There are countless examples and stories of fallen working class martyrs and heroes one could mention. I will only mention a couple, so you can all get back to your food and drink shortly.
Given that we’re in Winnipeg, we can and should remember certain names. Steve Schezerbanowes and Mike Sokolowski were both killed (or died later) due to injuries sustained on “Bloody Saturday,” June 21st, 1919, during the General Strike. In truth, we don’t know much about them, though Sokolowski is often described as a tinsmith, and demonized in the Winnipeg newspapers of the day as an “alien” and a “stone thrower”. I doubt any one in this room gives a shit if Sokolowski threw stones at the cops that day. But it seems clear that he died that day for believing in the right to strike –– with or without a union’s endorsement. We should acknowledge that, remember that, and raise a glass to that.
I am going to wrap this up, but I would be remiss if I didn’t widen our scope just enough to mention our sister city of Chicago, and the Haymarket martyrs. (Plus, Pat McGuire pretty much told me that I should talk about things “like Haymarket,” and I certainly don’t want to earn his ire.)
Five Chicago anarchists were sentenced to death for their ostensible involvement in the Haymarket affair – a public march and protest against police brutality in early May 1886 that resulted in at least seven dead cops and three times as many dead demonstrators. These five, in many ways, became and remain the archetypal martyrs of the North American labour movement. One of them, Louis Lingg, committed suicide the night before he was to be executed. The other four (Albert Parsons, Adolph Fischer, George Engel, and August Spies) were hung on, coincidentally, November 11th, 1887. I’m pretty sure all of them were German-American anarchists, vilified as such, except for Parsons (who was a veteran of the Civil War on the Confederate side, and not incidentally, the husband of anarchist, feminist & IWW co-founder Lucy Parsons).
What is there to say about Haymarket – other than to note that the evidence used to charge and condemn these five men, and the two others who received commuted sentences, was tenuous at best. They were clearly targeted for their political principles, and their unwavering commitment to workers’ self-determination and a non-capitalist future. The events are important, and we should remember the names of the dead, and the vision of a better future that they aspired to. And we should remember also that May Day itself is celebrated as an international workers’ day, to this day, because of Haymarket.
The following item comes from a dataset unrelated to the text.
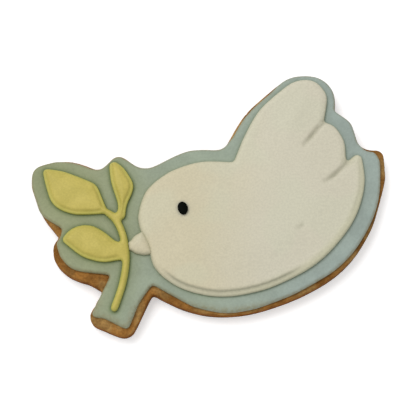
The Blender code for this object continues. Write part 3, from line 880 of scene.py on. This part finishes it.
# %% Biscuit
BOTTOM_ROUNDING = 0.8
TOP_ROUNDING = 0.7
HELD_IN = 0.06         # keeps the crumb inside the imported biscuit

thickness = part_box("biscuit")[1].z / MM
levels = sorted({round(v.co.z / MM, 4) for v in nodes["biscuit"].data.vertices})
widest = min(levels, key=lambda z: min(v.co.y for v in nodes["biscuit"].data.vertices
                                       if abs(v.co.z / MM - z) < 1e-3))
rim = smooth_outline(ring_at(nodes["biscuit"], widest * MM), 0.5)
inward = inward_normals(rim)
profile = []                                   # distance inside the rim, height
for k in range(6):
    turn = math.pi / 2 * k / 5
    profile.append((BOTTOM_ROUNDING * (1 - math.sin(turn)), BOTTOM_ROUNDING * (1 - math.cos(turn))))
wall_low, wall_high = BOTTOM_ROUNDING, thickness - TOP_ROUNDING
profile += [(0.0, wall_low + (wall_high - wall_low) * k / 7) for k in range(1, 7)]
for k in range(9):
    turn = math.pi / 2 * k / 8
    profile.append((TOP_ROUNDING * (1 - math.cos(turn)), wall_high + TOP_ROUNDING * math.sin(turn)))
places, faces = [], []
for inset, height in profile:
    places.append(np.column_stack([rim + inward * inset, np.full(len(rim), height)]))
count = len(rim)
for r in range(len(profile) - 1):
    for i in range(count):
        a, b = r * count + i, r * count + (i + 1) % count
        faces.append((a, b, b + count, a + count))
for ring, height, face_up in ((0, 0.0, False), (len(profile) - 1, thickness, True)):
    edge = rim + inward * profile[ring][0]
    fine = 0.55 if face_up else 1.1
    near_edge = ring_points(edge, [fine * k for k in range(1, 7)])
    inner = np.vstack([near_edge, field_points(edge, 1.6, fine * 7)])
    flat, plate, source = triangulated(edge, inner)
    first = sum(len(p) for p in places)
    fresh = np.flatnonzero(source < 0)
    index = np.where(source >= 0, ring * count + source, 0)
    index[fresh] = first + np.arange(len(fresh))
    places.append(np.column_stack([flat[fresh], np.full(len(fresh), height)]))
    for a, b, c in plate:
        faces.append(tuple(index[[a, b, c]]) if face_up else tuple(index[[c, b, a]]))
biscuit = new_piece("cookie_biscuit", np.vstack(places), [tuple(int(i) for i in f) for f in faces])
grow(biscuit, BAKED_CRUMB,
     {"Swell": 0.22 * MM, "Crumb": 0.16 * MM, "Pit Depth": 0.28 * MM, "Pit Size": 1.1 * MM,
      "Held In": HELD_IN * MM, "Seed": 3.0, "Material": DOUGH})
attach(biscuit, "root")
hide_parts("biscuit")

# %% [markdown]
# ## Blue flood
# The whole top was outlined and flooded with thin icing that levelled itself. It lies straight
# on the dough, so its foot goes a little way into the biscuit's top.

# %% Blue flood
CLOSED_GAP = 0.35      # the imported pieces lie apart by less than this; the visual ones touch
FLOOD = {"Foot": 0.50, "Shoulder": 1.0, "Dome": 0.0, "Dome Reach": 6.0, "Undercut": 0.16,
         "Wave Height": 0.10, "Wave Size": 11.0, "Sink": 0.12, "Seed": 1.0}
LEAF_NODES = ("stem", "leaf_large", "leaf_small", "leaf_lower")


def ramp(value, low, high):
    share = np.clip((value - low) / (high - low), 0, 1)
    return share * share * (3 - 2 * share)


def drawn_back(edge, places):
    """An outline that stays back from the biscuit's edge near some places, as poured icing does."""
    depth = np.zeros(len(edge))
    for x, y, reach, amount in places:
        away = np.hypot(*(edge - PLAN_ZERO - (x, y)).T)
        depth = np.maximum(depth, amount * (1 - ramp(away, reach * 0.4, reach)))
    return edge + inward_normals(edge) * depth[:, None]


def plan_places(piece):
    """Where a piece's vertices lie in plan, in millimetres."""
    spots = np.empty(len(piece.data.vertices) * 3)
    piece.data.vertices.foreach_get("co", spots)
    return spots.reshape(-1, 3)[:, :2] / MM


def store_bleed_and_shade(piece, bleed_and_shade):
    """How far a neighbour's colour has run into each vertex, with painted shade, for the material."""
    marked = piece.data.attributes.new("bleed_and_shade", "FLOAT", "POINT")
    marked.data.foreach_set("value", bleed_and_shade.astype(np.float32))


flood_low, flood_high = (corner.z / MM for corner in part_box("blue_flood"))
flood_level = flood_low - CLOSED_GAP
flood_edge = smooth_outline(corners["blue_flood"], 0.4)
bare = [(14.0, 33.5, 11.0, 0.45), (8.5, 25.5, 7.0, 0.40), (50.5, 18.0, 5.0, 0.55),
        (-38.0, 14.5, 9.0, 0.28), (-28.0, 15.0, 5.0, 0.20), (-49.0, 1.0, 6.0, 0.15)]
flood_edge = drawn_back(flood_edge, bare)
flood = icing_piece("cookie_flood", flood_edge, flood_level, 0.6, BLUE,
                    {**FLOOD, "Height": flood_high - flood_level - FLOOD["Wave Height"] / 2})
# A darker green band beside the decor: near the leaves partly their colour run in and partly painted
# contact shadow; near the dove and beak only painted contact shadow.
spots = plan_places(flood)
bleed_and_shade = np.zeros(len(spots))
for name in corners:
    if name not in ("blue_flood", "eye"):
        gap = nearest_on(spots, corners[name])[1]
        deep, reach = (0.95, 1.9) if name in LEAF_NODES else (0.40, 1.0)
        bleed_and_shade = np.maximum(bleed_and_shade, deep * (1 - np.clip(gap / reach, 0, 1)) ** 2)
        if name in LEAF_NODES:
            bleed_and_shade = np.maximum(bleed_and_shade, 0.22 * (1 - np.clip(gap / 4.0, 0, 1)))
store_bleed_and_shade(flood, bleed_and_shade)
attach(flood, "root")
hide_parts("blue_flood")

# %% [markdown]
# ## Dove
# The dove is one pour of thick white icing. Along its belly a first, lower layer still shows,
# and two grooves part the feathers of the wing. A few soft dents and a faint ridge are where
# the icing was nudged before it dried.

# %% Dove
def belly(points):
    """How far the lower layer shows at each point: 1 along the belly, 0 elsewhere."""
    x, y = (points - PLAN_ZERO).T
    below = ramp(x, -15, -9) * (1 - ramp(x, 22, 30)) * (1 - ramp(y, -21, -16))
    tail = 0.25 * ramp(x, 38, 43) * (1 - ramp(y, 12, 17)) * ramp(y, -9, 0)
    return np.maximum(below, tail)


def pressed_line(bends, strengths, spacing=0.2):
    """Points along a bent line, and how hard it presses at each of them."""
    bends = np.array(bends) + PLAN_ZERO
    travelled = np.concatenate([[0], np.cumsum(np.hypot(*np.diff(bends, axis=0).T))])
    at = np.linspace(0, travelled[-1], max(2, int(travelled[-1] / spacing)))
    points = np.stack([np.interp(at, travelled, bends[:, k]) for k in (0, 1)], axis=1)
    return points, np.interp(at, travelled, strengths)


marks = [
    pressed_line([(35.3, 26.4), (33.0, 23.9), (31.0, 21.3), (28.7, 18.4)], (0.8, 0.8, 0.95, 0.3)),
    pressed_line([(41.7, 13.6), (39.8, 11.2), (37.6, 9.1), (34.7, 7.0)], (0.8, 0.8, 0.95, 0.3)),
    pressed_line([(26.6, -7.2), (28.0, -6.4)], (0.30, 0.36)),
    pressed_line([(5.3, -14.0), (6.1, -13.2)], (0.12, 0.12)),
    pressed_line([(29.9, -16.0), (33.0, -14.0)], (-0.14, -0.14)),
]
DOVE = {"Foot": 0.50, "Shoulder": 2.1, "Dome": 0.8, "Dome Reach": 14.0, "Rim Width": 1.3,
        "Rim Shoulder": 0.7, "Middle Shoulder": 0.9, "Rim Wander": 0.3, "Crease Depth": 0.85,
        "Crease Width": 0.6, "Undercut": 0.18, "Wave Height": 0.14, "Wave Size": 9.0,
        "Sink": 0.20, "Seed": 2.0}
DOVE_SPARE = 0.10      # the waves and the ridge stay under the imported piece's top

decor_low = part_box("white_dove")[0].z / MM
decor_level = decor_low - CLOSED_GAP
dove_edge = smooth_outline(corners["white_dove"], 0.35)
dove = icing_piece("cookie_dove", dove_edge, decor_level, 0.55, WHITE,
                   {**DOVE, "Height": 1.6 + CLOSED_GAP - DOVE_SPARE, "Rim Height": 0.78 + CLOSED_GAP},
                   rimmed=belly, lines=[m[0] for m in marks], press=[m[1] for m in marks])
# Greyer round the eye: partly the black run in, partly painted shade round the raised dot.
from_eye = nearest_on(plan_places(dove), corners["eye"])[1]
store_bleed_and_shade(dove, 0.45 * (1 - np.clip(from_eye / 1.1, 0, 1)) ** 2)
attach(dove, "root")
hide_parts("white_dove")


# %% [markdown]
# ## Sprig of leaves
# Each leaf is piped round and then filled, and the stem is one piped bead. All of them were wet
# together, so their rims run into each other without a seam. The sprig is therefore one visual
# piece: the leaves' outlines are drawn out to the stem, the four outlines are united, and the
# sharp inner corners of the result are filled as wet icing fills them. The icing rule does the
# rest, since the distance to the united outline is what shapes a rim.

# %% Uniting outlines
def drawn_to(edge, neighbour, within, overlap):
    """An outline whose nearest points move on until they overlap a neighbour's outline."""
    places, gap = nearest_on(edge, neighbour)
    share = 1 - ramp(gap, within * 0.45, within)
    away = places - edge
    away /= np.maximum(np.hypot(*away.T), 1e-9)[:, None]
    return resampled(edge + away * ((gap + overlap) * share)[:, None], 0.3)


def united(outlines):
    """The outer outline of several that overlap."""
    points, loops = [], []
    for outline in outlines:
        loops.append(list(range(len(points), len(points) + len(outline))))
        points += [Vector(p) for p in outline]
    found = delaunay_2d_cdt(points, [], loops, 1, 1e-5)
    uses = {}
    for face in found[2]:
        for a, b in zip(face, list(face[1:]) + [face[0]]):
            uses[(a, b)] = True
    follow = {a: b for a, b in uses if (b, a) not in uses}
    start = min(follow, key=lambda v: found[0][v].x)
    ring, here = [start], follow[start]
    while here != start:
        ring.append(here)
        here = follow[here]
    return np.array([list(found[0][v]) for v in ring])


def corners_filled(edge, rounds, softened=7):
    """An outline whose inner corners are filled; then all of it is softened a little."""
    edge = resampled(edge, 0.25)
    for step in range(rounds + softened):
        middle = (np.roll(edge, 1, axis=0) + np.roll(edge, -1, axis=0)) / 2 - edge
        outwards = -(middle * inward_normals(edge)).sum(1)
        free = 0.0 if step < rounds else 0.6
        edge = edge + middle * np.where(outwards > 0, 0.8, free)[:, None]
    return resampled(edge, 0.25)


# %% Sprig
SPRIG = {"Foot": 0.45, "Shoulder": 1.15, "Dome": 0.50, "Dome Reach": 4.0, "Rim Width": 0.70,
         "Rim Shoulder": 0.55, "Middle Shoulder": 0.9, "Rim Wander": 0.35, "Undercut": 0.15,
         "Wave Height": 0.14, "Wave Size": 3.0, "Sink": 0.20, "Seed": 5.0}
SPRIG_SPARE = 0.07

stem_edge = smooth_outline(corners["stem"], 0.3)
leaf_edges = {name: drawn_to(smooth_outline(corners[name], 0.3), stem_edge, 1.5, 0.5)
              for name in LEAF_NODES if name != "stem"}
sprig_edge = corners_filled(united([stem_edge] + list(leaf_edges.values())), 4)


def leaf_rims(points):
    """Where a rim shows: along the leaves' lower and right sides, not on the stem."""
    share = np.zeros(len(points))
    toward, gap = nearest_on(points, sprig_edge)
    outward = (toward - points) / np.maximum(gap, 1e-6)[:, None]
    upper = ramp(outward[:, 1], 0.55, 0.95) * (outward[:, 0] < 0.75)
    for edge in leaf_edges.values():
        deep = np.where(is_inside(points, edge), nearest_on(points, edge)[1], 0)
        _, from_stem = nearest_on(points, stem_edge)
        share = np.maximum(share, ramp(deep, -0.01, 0.35) * ramp(from_stem, 0.3, 2.2))
    return share * (1 - 0.8 * upper)


sprig = icing_piece("cookie_sprig", sprig_edge, decor_level, 0.4, GREEN,
                    {**SPRIG, "Height": 1.35 + CLOSED_GAP - SPRIG_SPARE,
                     "Rim Height": 0.74 + CLOSED_GAP}, rimmed=leaf_rims)
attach(sprig, "root")
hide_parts(*LEAF_NODES)

# %% [markdown]
# ## Beak and eye
# The beak is a drop of white that was pulled to a point, with its root pushed against the head.
# The eye is a low dot of black.

# %% Beak and eye
BEAK = {"Foot": 0.45, "Shoulder": 2.6, "Dome": 0.0, "Undercut": 0.15, "Wave Height": 0.10,
        "Wave Size": 2.5, "Sink": 0.20, "Seed": 11.0}
EYE = {"Foot": 0.40, "Shoulder": 1.45, "Dome": 0.0, "Undercut": 0.10, "Wave Height": 0.04,
       "Wave Size": 1.5, "Sink": 0.20, "Seed": 13.0}

beak_edge = drawn_to(smooth_outline(corners["beak"], 0.3), dove_edge, 1.9, 0.5)
beak_edge = drawn_to(beak_edge, sprig_edge, 0.9, 0.05)
beak = icing_piece("cookie_beak", beak_edge, decor_level, 0.4, WHITE,
                   {**BEAK, "Height": 1.9 + CLOSED_GAP - 0.05})
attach(beak, "root")
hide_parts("beak")

eye_low, eye_high = (corner.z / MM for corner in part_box("eye"))
eye_level = eye_low - CLOSED_GAP
eye_edge = smooth_outline(corners["eye"], 0.2)
eye = icing_piece("cookie_eye", eye_edge, eye_level, 0.3, BLACK,
                  {**EYE, "Height": eye_high - eye_level - 0.02})
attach(eye, "root")
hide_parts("eye")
Anyway, so much more could be said. Each and every one of you in this room probably could recount equally significant stories. I am merely scratching the surface here. So I will just leave you, this evening, to reflect on and savor some of Albert Parson’s final words, written from prison while awaiting execution:
“To other hands are now committed that task which was mine. … Though fallen, wounded perhaps unto death, in the battle for liberty, the standard … which my hands bore aloft in the midst of the struggle is caught up by other hands, and will be again and again, if needs, till the crimson banner waves in triumph over the enemies of peace, brotherhood, and happiness. And now to all I say: Falter not. Lay bare the inequities of capitalism; expose the slavery of law; proclaim the tyranny of government; denounce the greed, cruelty, abominations of the privileged class who riot and revel on the labor of their wage-slaves. Farewell.”
Thanks folks, and carry on with your feast.